Halliday admitted that there was a lot of questions being asked with regards to how the club was being run at the time and recalled the bizarre sacking of manager George Burley.
“At that point, we were worried at how it was being run. We had George Burley as a manager, we were top of the league and he got sacked, so I’m sure you had Hearts fans wondering ‘what’s going on here? ‘
“As a fan, I was worried.
“People on the Foundation board at the time, especially Alex Mackie, started to have a real concern that this is only going to end one way. That’s how we set up the Foundation of Hearts.
“Bryan Jackson [Hearts Administrator] was speaking to me a couple of weeks ago, and he said ‘normally when a football club hits the wall, it’s too late for the fans to rally behind the club, because it’s already just about there.
“Because we’d set up a couple years previous and we had everything in place, when the crisis happened it meant there was somewhere for the fans to go, somewhere for them to turn.
“They got right behind the Foundation of Hearts vehicle and that was crucial, because that convinced Ann Budge to come on board and gave us hope for the future, because it was a basket case, we were gone, finished.
“No money in the bank, season tickets sold, and money spent.’
Garry was keen to point out the part Hearts legend Gary Mackay played in the early stages of the setup.
“He [Mackay] was crucial at the beginning,” he said.
“I had a friend that died, and I held a charity football match. Gary came along with a couple of Hearts legends and a Hibs legend, Paul Kane. We played Radio Forth All-Stars in a charity football match to raise money for Marie Curie. Gary brought along a set of strips; and Paul Kane wouldn’t wear the Hearts strip,” he laughed.
“We went out and won 5-0 and I kept in touch with Gary and that’s when I pitched the idea to him, and he said he knew a couple guys with the same idea.
“He then got us in touch with Donald Ford (another Hearts legend). That was pretty surreal. He was my brother’s idol, so I don’t even remember the first meeting with Donald, because I just couldn’t wait to tell my brother about it.
“Then it got to a stage, where Gary went right that’s fine just get on with it now. He comes back and helps out now and again, but his role really needs to be mentioned in the beginning.”
With the five founding members complete, an open meeting was held with anyone and everyone invited to attend. Garry recalled how Ann Budge was immediately interested with what was being said.
“We had an open meeting up at Alex Mackie’s office and we invited the ordinary fan, right up to various different businesspeople around the community.

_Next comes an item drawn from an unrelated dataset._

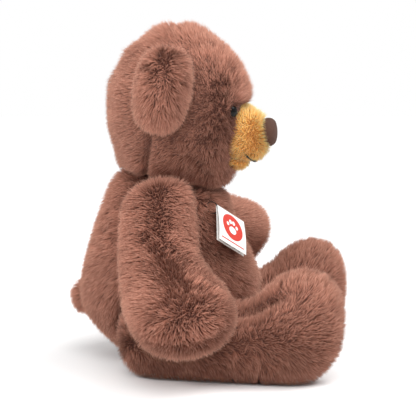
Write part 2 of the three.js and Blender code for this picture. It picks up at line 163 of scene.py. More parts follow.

“Ann was there, and she must have liked what she heard because she hung around, but she also brought people to the table.
“People like Robert Wilson, who’s sadly no longer here. She brought Alistair Bruce to the table, who’s still on the board, through the marketing.
“Robert said at the time, if you want to have fan ownership then you need to make sure it’s going to work.
“He set about pulling together a proposition document and it was real ‘you need to have that done by the next meeting and it was proper red pen stuff.’ ‘See me’ if you hadn’t done the stuff.
“Then after a few months we had a document that proved fan ownership would work at a club of this size.
“That gave us the confidence to keep pushing forward.”
Following everything that has been achieved since Garry’s ‘wee idea’, he has decided to step down and go back to being ‘just a fan’ after over a decade of being involved with the club.
“I’ve done 11 years. You’re only supposed to do 9, but because of the BidCo agreement was a couple of years in.
“So, I’ve been 11 years and at this next AGM I’m going to step down and I’ll go back to being just a fan.
“I’m not running away; I’m heavily involved in a fan reward scheme; we do a lot of good stuff here. We get the fans in and give them awards when they’ve reached a certain amount of pledge. If the board want, I’ll continue to do that, but I’ll just be a listening ear now.”
Garry can step down with his head held high, as one of the five founding members of the Foundation of Hearts, now the majority shareholders of Heart of Midlothian Football Club.